Population-specific renal proteomes of marine and freshwater three-spined sticklebacks

Abstract

Quantitative proteomics was used to reveal biochemical differences in kidneys of marine and freshwater three-spined sticklebacks. More than 1500 unambiguous proteins were identified, 106 of which are robustly co-translationally modified. Amino-terminal acetylation sites for 94 and proline hydroxylation sites for 12 proteins, including 4 protein disulfide isomerases having the consensus motif APWCGHCK, were determined.

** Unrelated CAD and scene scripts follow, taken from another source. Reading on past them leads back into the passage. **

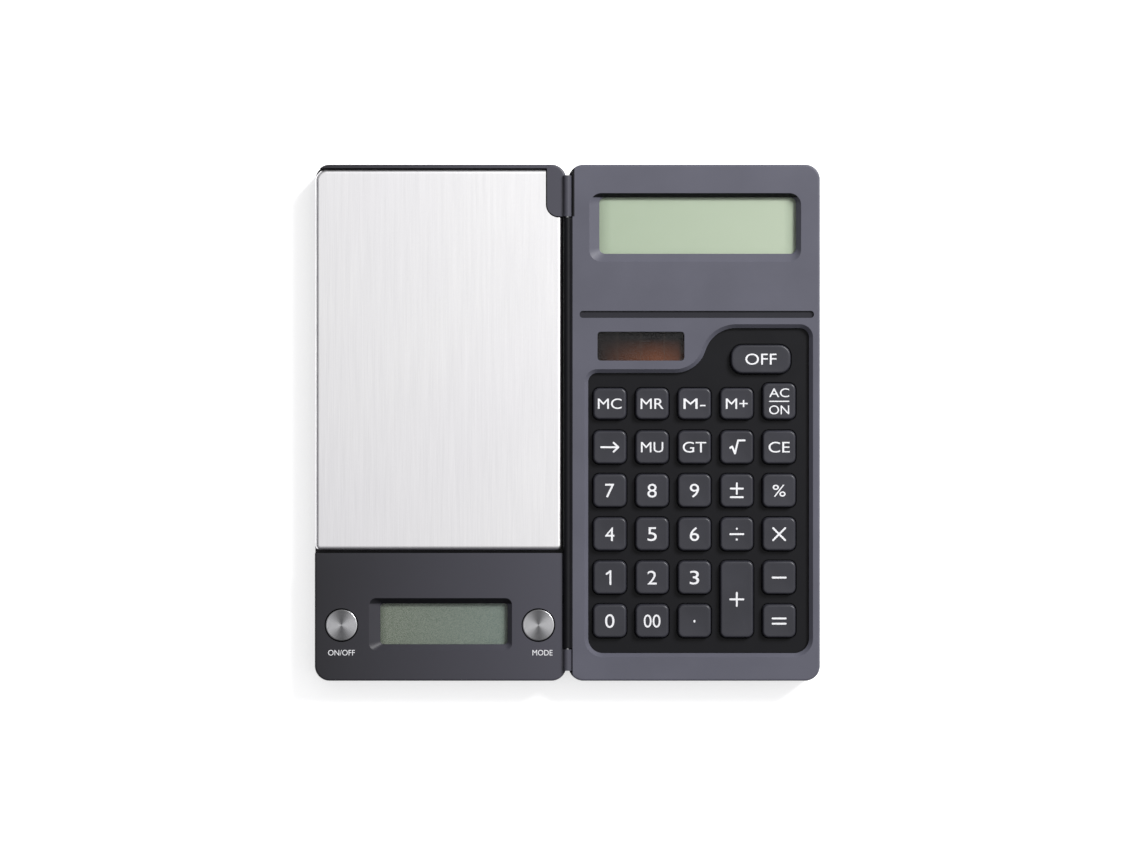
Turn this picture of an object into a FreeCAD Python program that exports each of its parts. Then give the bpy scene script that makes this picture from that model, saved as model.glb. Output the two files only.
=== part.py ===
import FreeCAD, Part
import math
import os
import re
import Sketcher
from FreeCAD import Rotation, Vector

# A folding pocket calculator with a weighing scale in its cover, lying open like a book.
# X runs across the two leaves, Y along the hinge towards the display end, Z up.
# The origin is under the hinge, midway along it, on the surface that the feet stand on.

doc = FreeCAD.newDocument("FoldingCalculator")
sizes = doc.addObject("Spreadsheet::Sheet", "Sizes")

DRIVING_SIZES = [
    # both leaves
    ("leaf_width", 68.0, "hinge axis to the outer edge of a leaf"),
    ("leaf_length", 139.0, "along the hinge"),
    ("leaf_gap", 0.3, "hinge plane to the inner edge of a leaf"),
    ("corner_radius", 4.0, "outline corners"),
    ("foot_height", 0.7, "how far a foot stands out"),
    ("rear_height", 4.3, "rear shell, up to the parting line"),
    ("front_height", 6.0, "front shell, above the parting line"),
    ("wall", 1.5, "side walls"),
    ("floor_thickness", 1.4, "rear shell floor"),
    ("face_thickness", 1.4, "front shell face"),
    ("edge_round", 0.6, "rounding of the upper outline edge"),
    ("base_round", 1.0, "rounding of the lower outline edge"),
    ("slip", 0.1, "clearance of a piece that is dropped into its seat"),
    # hinge
    ("closed_gap", 0.3, "between the faces when shut"),
    ("barrel_radius", 1.1, "hinge barrel"),
    ("pin_radius", 0.5, "hinge pin"),
    ("pin_slip", 0.05, "radial clearance of the pin"),
    ("knuckle_gap", 0.3, "between a knuckle and whatever passes it"),
    ("top_knuckle_inset", 3.0, "end of the leaf to the top knuckle"),
    ("top_knuckle_length", 11.0, "cover leaf's knuckle at the display end"),
    ("low_knuckle_inset", 2.8, "end of the leaf to the low knuckle"),
    ("low_knuckle_length", 5.7, "cover leaf's knuckle at the near end"),
    # screws, posts and feet
    ("boss_radius", 2.4, "boss on the rear floor"),
    ("boss_height", 1.1, "boss above the rear floor"),
    ("post_radius", 1.9, "post under the face"),
    ("screw_radius", 0.9, "shank"),
    ("screw_reach", 4.5, "shank inside the post"),
    ("head_radius", 1.8, "screw head"),
    ("head_height", 1.2, "screw head"),
    ("head_sink", 0.4, "head below the rear face"),
    ("screw_side_inset", 4.6, "leaf edge to a screw"),
    ("screw_end_inset", 4.2, "leaf end to a screw"),
    ("foot_radius", 3.2, "rubber foot"),
    ("foot_seat", 0.2, "depth of the seat a foot is glued in"),
    ("foot_side_inset", 6.5, "leaf edge to a foot"),
    ("foot_end_inset", 11.2, "leaf end to a foot"),
    # calculator display
    ("display_low_x", 5.9, "recess, from the hinge axis"),
    ("display_width", 57.0, "recess"),
    ("display_top_inset", 7.7, "leaf end to the recess"),
    ("display_depth", 18.5, "recess along Y"),
    ("display_corner", 3.2, "recess corners"),
    ("slope_near", 2.7, "sloped wall on the hinge side"),
    ("slope_far", 1.3, "sloped wall on the outer side"),
    ("slope_low", 2.2, "sloped wall on the key side"),
    ("slope_top", 1.1, "sloped wall at the end"),
    ("slope_drop", 1.3, "how deep the sloped walls go"),
    ("window_land", 0.3, "straight lip under a slope"),
    ("lens_lap", 1.1, "lens past its opening, each side"),
    ("lens_thickness", 0.8, "clear lens"),
    ("glass_thickness", 1.3, "display glass"),
    ("strip_depth", 1.6, "zebra strip along Y"),
    ("frame_lap", 2.0, "thickened frame past a recess"),
    ("frame_drop", 1.4, "frame below the ceiling"),
    # decorative groove
    ("groove_inset", 41.3, "leaf end to the groove"),
    ("groove_width", 1.9, "groove"),
    ("groove_drop", 0.6, "groove"),
    ("groove_side", 3.3, "leaf edge to the groove's end"),
    # keys
    ("key_pitch_x", 11.4, "column spacing"),
    ("key_pitch_y", 11.7, "row spacing"),
    ("first_column", 11.4, "hinge axis to the first column"),
    ("last_row_inset", 16.1, "near end to the last row"),
    ("key_width", 9.2, "standard key"),
    ("key_depth", 9.2, "standard key"),
    ("memory_key_depth", 8.7, "keys of the memory row"),
    ("clear_key_depth", 10.0, "clear key"),
    ("off_key_width", 16.4, "off key"),
    ("off_key_depth", 8.0, "off key"),
    ("off_key_x", 52.1, "off key centre from the hinge axis"),
    ("off_key_rise", 12.0, "off key centre above the memory row"),
    ("key_corner", 1.8, "key corners"),
    ("off_key_corner", 3.2, "off key corners"),
    ("key_slip", 0.2, "gap between a key and its hole"),
    ("key_sink", 0.2, "key tops below the face"),
    ("key_draft", 4.0, "degrees of draft on a key"),
    ("key_round", 0.5, "rounding of a key's top edge"),
    ("flange_lap", 0.6, "retaining flange past the key"),
    ("flange_thickness", 0.6, "retaining flange"),
    ("flange_gap", 0.2, "flange below the well floor"),
    ("stem_radius", 1.6, "plunger under a key"),
    # key well
    ("well_drop", 2.0, "well floor below the face"),
    ("well_bevel", 1.0, "bevel along the well's rim"),
    ("well_floor", 1.0, "well floor thickness"),
    ("well_near", 5.8, "first column to the hinge-side wall"),
    ("well_far", 8.1, "last column to the outer wall"),
    ("well_low", 8.7, "last row to the near wall"),
    ("well_step", 8.3, "memory row to the wall left of the off key"),
    ("well_rise", 12.1, "step up to the wall above the off key"),
    ("well_curve_x", 29.0, "start of the curved step from the hinge axis"),
    ("well_curve_run", 16.4, "length of the curved step"),
    ("well_corner", 4.0, "near corners"),
    ("well_top_corner", 2.5, "far corners"),
    # solar cell
    ("solar_low_x", 8.1, "window from the hinge axis"),
    ("solar_width", 23.4, "window"),
    ("solar_depth", 7.8, "window"),
    ("solar_rise", 3.3, "window above the well's lower wall"),
    ("solar_corner", 0.9, "window corners"),
    ("solar_sink", 0.8, "face above the lens"),
    ("solar_lap", 1.0, "cell past its window"),
    ("solar_thickness", 1.2, "cell"),
    # board, mat and button cell
    ("board_thickness", 1.0, "circuit boards"),
    ("board_slip", 0.7, "board to the walls"),
    ("mat_thickness", 0.6, "web of the silicone mats"),
    ("dome_height", 1.4, "domes above the web"),
    ("dome_radius", 3.4, "domes"),
    ("dome_draft", 25.0, "degrees of draft on a dome"),
    ("button_cell_radius", 5.8, "cell"),
    ("button_cell_height", 3.05, "cell"),
    ("button_cell_x", 34.0, "cell from the hinge axis"),
    ("button_cell_inset", 36.0, "leaf end to the cell"),
    ("contact_thickness", 0.2, "spring strip"),
    ("contact_width", 4.0, "spring strip"),
    # weighing platform
    ("plate_edge", 0.1, "leaf edge to the plate's lip"),
    ("plate_hinge_gap", 0.35, "plate to the hinge barrel"),
    ("plate_inset", 1.3, "leaf end to the plate"),
    ("plate_gap", 0.3, "plate to the rim"),
    ("plate_length", 102.5, "plate along Y"),
    ("plate_low_gap", 0.8, "plate to the control panel"),
    ("plate_corner", 1.3, "plate corners"),
    ("plate_outer_corner", 3.0, "plate corner at the leaf's outer corner"),
    ("plate_sink", 0.2, "plate below the face"),
    ("plate_thickness", 0.6, "sheet"),
    ("plate_round", 1.1, "bend of the lips"),
    ("lip_drop", 1.9, "lips below the top of the plate"),
    ("deck_drop", 2.8, "deck below the face"),
    ("deck_thickness", 1.2, "deck"),
    ("notch_width", 5.8, "plate notch from the hinge axis"),
    ("notch_gap", 0.3, "plate notch to the knuckle block"),
    ("notch_corner", 3.2, "inside corner of the notch"),
    # load cell and bracket
    ("beam_length", 42.0, "load cell"),
    ("beam_width", 9.0, "load cell"),
    ("beam_height", 3.8, "load cell"),
    ("beam_lift", 0.8, "boss under the fixed end"),
    ("beam_foot", 10.0, "boss along Y"),
    ("beam_hole", 1.4, "radius of the flexure holes"),
    ("beam_hole_span", 12.0, "between the flexure holes"),
    ("neck_length", 9.0, "bracket neck"),
    ("neck_gap", 1.2, "neck to its opening"),
    ("spider_width", 44.0, "bracket plate"),
    ("spider_length", 70.0, "bracket plate"),
    ("spider_thickness", 0.8, "bracket plate"),
    # scale display
    ("scale_display_near", 14.9, "recess, from the hinge axis"),
    ("scale_display_width", 38.5, "recess"),
    ("scale_display_inset", 8.3, "near end to the recess"),
    ("scale_display_depth", 14.0, "recess along Y"),
    ("scale_slope_side", 1.2, "sloped walls at the sides"),
    ("scale_slope_outer", 3.0, "sloped wall on the outer side"),
    ("scale_slope_end", 1.5, "sloped walls at the ends"),
    ("scale_display_corner", 1.8, "recess corners"),
    ("scale_glass_thickness", 1.2, "display glass"),
    # scale buttons
    ("scale_button_radius", 4.35, "button"),
    ("scale_button_near", 7.8, "button from the hinge axis"),
    ("scale_button_far", 60.8, "button from the hinge axis"),
    ("scale_button_inset", 15.0, "near end to the buttons"),
    ("scale_button_sink", 0.1, "button below the face"),
    ("scale_button_round", 0.4, "button edge"),
    # coin cells and door
    ("coin_radius", 10.0, "coin cell"),
    ("coin_height", 3.2, "coin cell"),
    ("coin_gap", 2.0, "between the two cells"),
    ("coin_slip", 0.6, "cell to its compartment"),
    ("coin_center_x", 34.5, "compartment from the hinge axis"),
    ("coin_inset", 13.3, "near end to the cells"),
    ("bay_wall", 2.2, "compartment wall"),
    ("scale_board_lift", 0.3, "board above the cells"),
    ("door_thickness", 1.2, "door"),
    ("door_lap", 1.2, "door past the compartment"),
    ("door_tongue", 1.0, "side tongue"),
    ("door_tongue_height", 0.6, "side tongue"),
    ("door_ridge", 0.8, "finger ridges"),
]

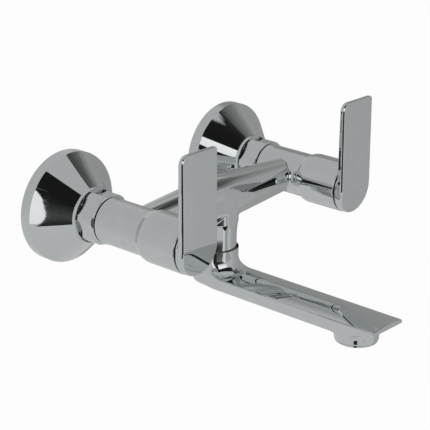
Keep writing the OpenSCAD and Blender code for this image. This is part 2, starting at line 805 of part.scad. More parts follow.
// Threaded housing of the aerator, with the rim that shows
module aerator_housing() {
    outer_r = aerator_d / 2;
    bore_r = outer_r - aerator_wall;
    edge = 0.3;
    color(chrome) at_neck() translate([0, -boss_at, 0]) rotate_extrude() polygon([
        [bore_r - aerator_lip, aerator_bottom], [aerator_rim_r - edge, aerator_bottom],
        [aerator_rim_r, aerator_bottom + edge], [aerator_rim_r, boss_bottom - seat_gap],
        [outer_r, boss_bottom - seat_gap], [outer_r, aerator_top], [bore_r, aerator_top],
        [bore_r, boss_bottom], [bore_r - aerator_lip, boss_bottom]
    ]);
}

// Plastic flow straightener: a short plug with a grid of square holes
module aerator_insert() {
    r = aerator_d / 2 - aerator_wall - fixed_fit;
    bottom = boss_bottom + seat_gap;
    color(polymer) at_neck() translate([0, -boss_at, 0]) difference() {
        rod(r, bottom, bottom + insert_h);
        for (i = [-insert_reach : insert_reach], j = [-insert_reach : insert_reach])
            if (norm([i, j]) * insert_pitch + insert_hole < r)
                translate([i * insert_pitch, j * insert_pitch, bottom - over])
                    linear_extrude(insert_h + 2 * over) square(insert_hole, center = true);
    }
}

// Rubber ring above the aerator
module aerator_seal()
    color(rubber) at_neck() translate([0, -boss_at, 0])
        ring(aerator_d / 2 - fixed_fit, aerator_seal_bore_r, aerator_top + seat_gap,
             aerator_top + seat_gap + aerator_seal_t);

wall_flange(HOT);  // hot_wall_flange
eccentric_leg(HOT);  // hot_eccentric_leg
union_nut(HOT);  // hot_union_nut
union_washer(HOT);  // hot_union_washer
inlet_tail(HOT);  // hot_inlet_tail
bonnet_sleeve(HOT);  // hot_bonnet_sleeve
bonnet_washer(HOT);  // hot_bonnet_washer
cartridge_body(HOT);  // hot_cartridge_body
spindle(HOT);  // hot_spindle
spindle_oring(HOT);  // hot_spindle_oring
spindle_clip(HOT);  // hot_spindle_clip
moving_disc(HOT);  // hot_moving_disc
fixed_disc(HOT);  // hot_fixed_disc
seat_seal(HOT);  // hot_seat_seal
lever(HOT);  // hot_lever
lever_screw(HOT);  // hot_lever_screw
wall_flange(COLD);  // cold_wall_flange
eccentric_leg(COLD);  // cold_eccentric_leg
union_nut(COLD);  // cold_union_nut
union_washer(COLD);  // cold_union_washer
inlet_tail(COLD);  // cold_inlet_tail
bonnet_sleeve(COLD);  // cold_bonnet_sleeve
bonnet_washer(COLD);  // cold_bonnet_washer
cartridge_body(COLD);  // cold_cartridge_body
spindle(COLD);  // cold_spindle
spindle_oring(COLD);  // cold_spindle_oring
spindle_clip(COLD);  // cold_spindle_clip
moving_disc(COLD);  // cold_moving_disc
fixed_disc(COLD);  // cold_fixed_disc
seat_seal(COLD);  // cold_seat_seal
lever(COLD);  // cold_lever
lever_screw(COLD);  // cold_lever_screw
mixer_body();
neck_screw();
slide_ring();
swivel_nipple();
swivel_orings();
spout();
aerator_housing();
aerator_insert();
aerator_seal();
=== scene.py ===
"""Looks of a wall-mounted two-handle mixer tap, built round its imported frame.

Every length is in metres, in the frame's own axes: X towards the cold side, Y into the wall,
Z up. "Out" is a distance from the wall along a valve's own axis, which is minus Y.
"""

import json
import math

import bmesh
import bpy
import numpy as np
from bpy.props import FloatProperty, FloatVectorProperty, IntProperty, PointerProperty
from mathutils import Matrix, Vector


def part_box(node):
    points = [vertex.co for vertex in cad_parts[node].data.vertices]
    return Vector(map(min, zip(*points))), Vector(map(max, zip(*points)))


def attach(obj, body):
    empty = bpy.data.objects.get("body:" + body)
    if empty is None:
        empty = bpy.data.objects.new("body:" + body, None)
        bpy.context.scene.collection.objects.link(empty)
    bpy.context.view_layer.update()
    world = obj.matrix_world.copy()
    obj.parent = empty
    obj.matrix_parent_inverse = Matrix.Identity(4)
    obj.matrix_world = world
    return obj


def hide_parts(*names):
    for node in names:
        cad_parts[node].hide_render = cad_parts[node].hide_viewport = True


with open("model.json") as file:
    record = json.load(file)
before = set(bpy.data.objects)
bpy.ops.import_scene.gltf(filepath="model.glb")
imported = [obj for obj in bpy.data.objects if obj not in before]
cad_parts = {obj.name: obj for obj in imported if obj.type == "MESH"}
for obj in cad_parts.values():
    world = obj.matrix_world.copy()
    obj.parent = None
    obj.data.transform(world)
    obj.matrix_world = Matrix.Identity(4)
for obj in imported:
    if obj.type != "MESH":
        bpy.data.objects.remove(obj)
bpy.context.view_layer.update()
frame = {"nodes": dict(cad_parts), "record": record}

bl_info = {
    "name": "Wall mixer looks",
    "version": (1, 0, 0),
    "blender": (4, 5, 0),
    "location": "View3D > Sidebar > Mixer",
    "description": "Builds the castings, levers, spout, fittings and finishes of a wall mixer",
    "category": "Object",
}

SIDES = {"hot": -1.0, "cold": 1.0}  # Which way each side lies along X
TINY = 1e-9  # Keeps a radius or a length off zero
CLEARANCE = 0.00005  # Between the casting, its noses and the sleeves
ON_CUT = 1e-7  # How near to a cut a point counts as lying on it
MARGIN = 3  # Cells of empty lattice round a casting
PROBE = 2e-7  # How far to each side a distance is read to find its slope
NEWTON_STEPS = 6  # Steps that put a lattice surface's points on it
LEAST_SLOPE = 0.1  # Keeps a Newton step short where a distance is nearly flat
PARALLEL = 0.999  # Cosine past which two surfaces count as parallel
ARC_STEPS = 6  # Steps of an arc in a turned outline
HIDDEN_COLUMNS = 96  # Faces round a turned piece that is hardly seen
THREAD_ROWS = 10  # Rows of faces along one turn of a thread
FLATS = 6  # Sides of a nut
CORNER_STEPS = 4  # Steps round a nut's turned-down corner
NUT_SHARP = 8.0  # Degrees past which a nut shades flat
NUT_BEVELLED = 12.0  # Degrees past which a nut's edge is bevelled
NUT_BEVEL_STEPS = 3  # Faces across such a bevel
LEG_SHARP = 40.0  # Degrees past which a leg shades flat
LEG_CELL = 0.0007  # Spacing of the lattice that a leg's core is found on
NOISE_SPAN = (0.3, 0.7)  # Where nearly all of a noise pattern lies
TONE_STOPS = (0.35, 0.65)  # Where a mottled colour is darkest and lightest


def low(node):
    """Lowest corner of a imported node, as an array."""
    return np.array(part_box(node)[0])


def high(node):
    """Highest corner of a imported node, as an array."""
    return np.array(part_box(node)[1])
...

More than 1500 proteins were quantified by LC–MS/MS yielding 120 proteins with consistent population-specific abundance differences. Twenty-five of these were selected for validation by data-independent acquisition (DIA) and spectral library based MS2 quantitation. A dense biochemical network was revealed, which promotes the synthesis of the organic osmolytes betaine, sorbitol, trimethylamine oxid (TMAO), and urea. It contains 33 of 49 proteins that are elevated in marine compared to freshwater sticklebacks, including the most highly elevated proteins (dimethylaniline monooxygenase, alanine-glyoxylate aminotransferase, glycine N-methyltransferase). Freshwater stickleback kidneys contain elevated levels of proteolytic, cytoskeletal, extracellular matrix, and calcium signaling proteins. Proteins that are most elevated in freshwater sticklebacks are ES1 protein homolog, apoptosis-associated speck-like protein containing a CARD and caspase 1. Protein-abundance network analysis demonstrates significantly higher levels of synchronized abundance control in marine sticklebacks. The significance of these findings for biochemical diversification of renal function in marine and FW sticklebacks is discussed.